There weren’t just dances. We dated a lot. There were coke dates (casual dates to go get a coke and either get to know the person or just be together), movies, football games, basketball games, picnics, church events, and anything else we could come up with as an excuse to go out. Once you were going with someone, it wasn’t so much a date as deciding where you were going to tell your parents you were going. One time my future husband and I toured the Wonder Bread factory on a Friday night for a cheap date. I didn’t ever lie about where I was going, but I did end up other places, too. There was a lot of time until our Midnight curfew for most girls. I got to stay out until 1:00 when the dances ended at 12.

We hung out with our friends, too. I spent a lot of time cruising with my girlfriends and even groups of guys. Nobody seemed to ask where we were going on those nights, so we just cruised all over town, laughing, listening to the radio, and looking for whatever Friday night would bring. American Graffiti was the story of my high school days, music and all.

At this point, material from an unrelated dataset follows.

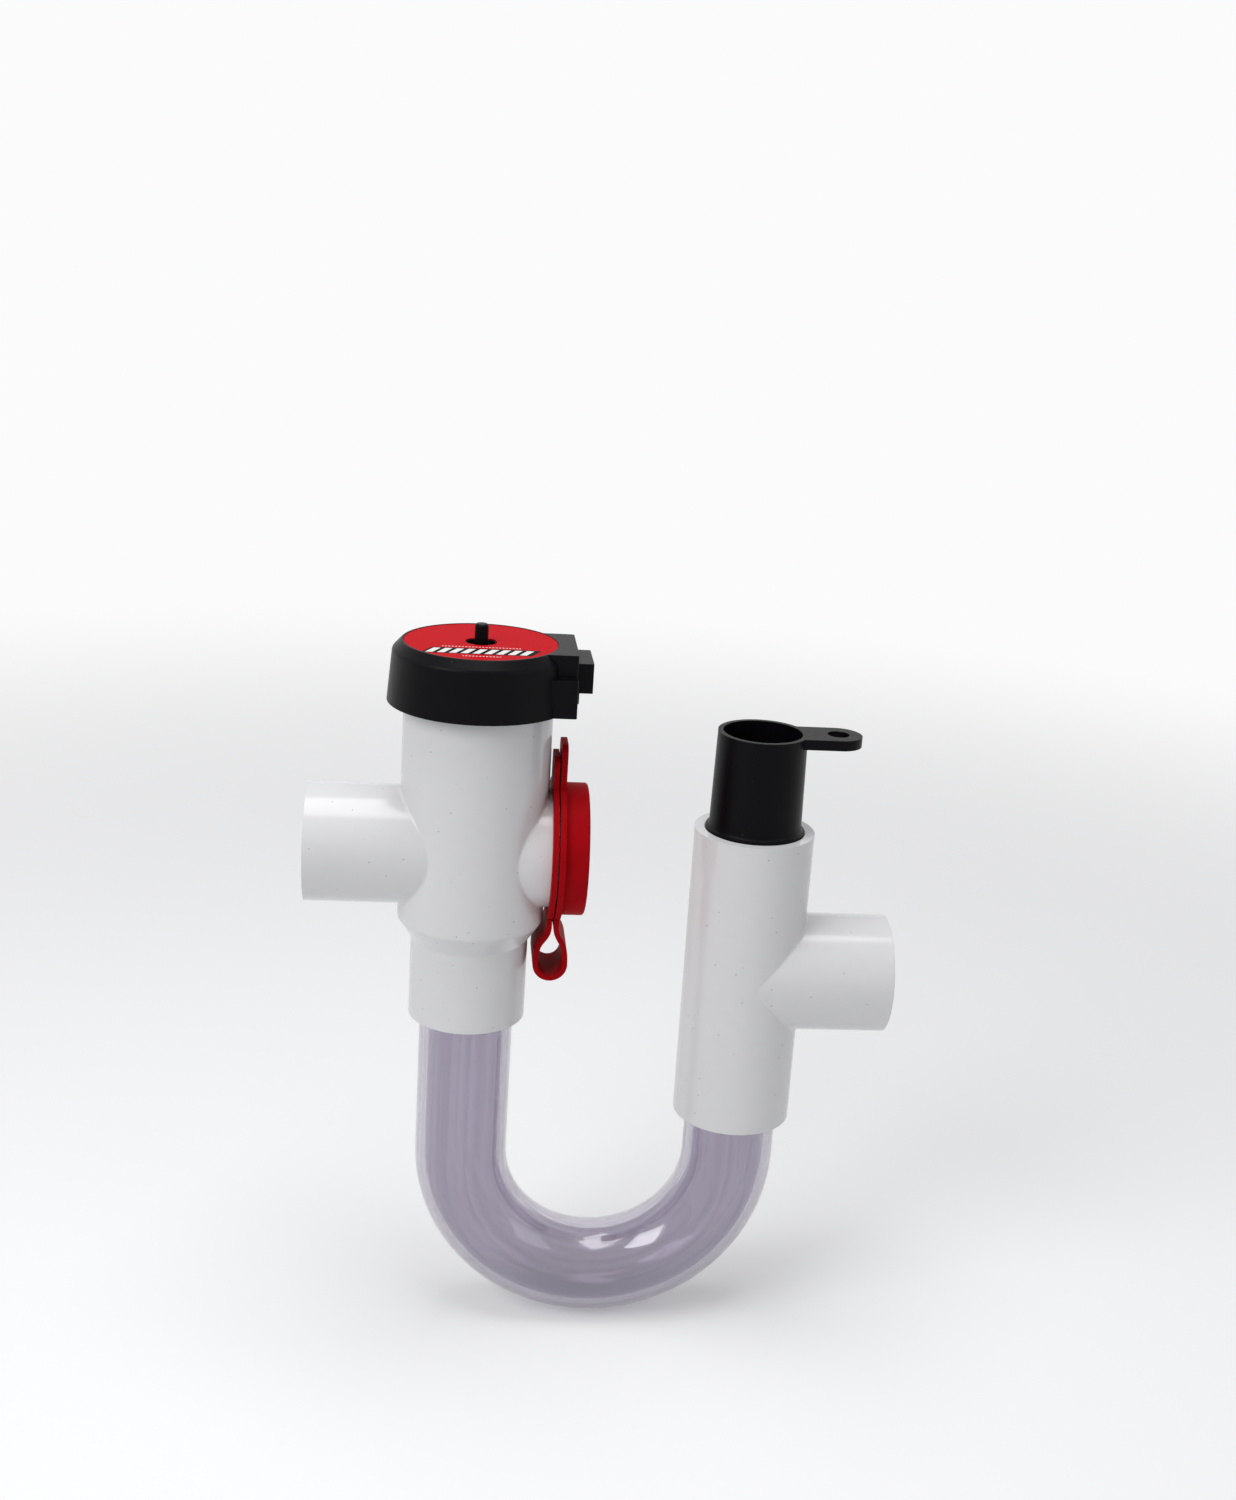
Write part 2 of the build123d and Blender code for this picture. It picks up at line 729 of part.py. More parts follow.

Anyway, I digress with lots of memories here. By the time we got to graduation, most of us had been on lots of dates of various kinds. Here I am at what was called the Southern Ball, a high school sponsored dance, my senior year. I had the dress and heels, had been to the beauty shop, because I know I could never have gotten my hair to do this on my own, and we were headed out. Rockin’ and rollin’ in the big heels and big hair. I think I still had my braces on – they came off right before my prom.

Scan 13

By the time we got to college, we were prepared as much as you can be to jump into the craziness of campus life. Here is a picture of my husband and me at a dance at Oklahoma State University a few months before we got married, my senior year. I love his high water pants – he had gotten out of the Navy that summer and grown a few more inches and his old civilian wardrobe needed some updating. But here we were, engaged and out on a date, going dancing as we had since we met.

Karen's engagement picture

My grandkids don’t date as much. They have a few dances, which they hate because there are so many drugs and the dancing isn’t as much fun. At least we knew how to do close dancing as well as do the newest ones and anyone drinking was thrown out. Movies are expensive so that isn’t an every weekend option. There don’t seem to be places for all the kids to hang out and they don’t attend the school sporting events like we did. It’s a new world. I don’t blame their parents for sheltering them more, for keeping them home where there are movies and video games to entertain them. I don’t blame parents for anything. We all do our best to protect and raise our children and who am I to say what I would be doing today. I’m just an observer, looking through the lens of what was and what is.

The word dating has a new generation meaning. Parents go on Date Nights, where we used to just go out with our husbands. The word dating is almost a euphemism these days. I never know for sure what they mean when adults say they are “dating.” It has shaded differences, for sure.

I’m being nostalgic as I remember the fun we had, blocking out the bad dates that also came with the experience. I hope my grandkids date with more than texts and emails, explore meeting different people and falling in love in the best of ways, not matter what they call the process. It’s all about learning to be in relationships where we feel the most comfortable and loved and have the most fun life can offer us. I wish everyone finds that, at least once in their lives.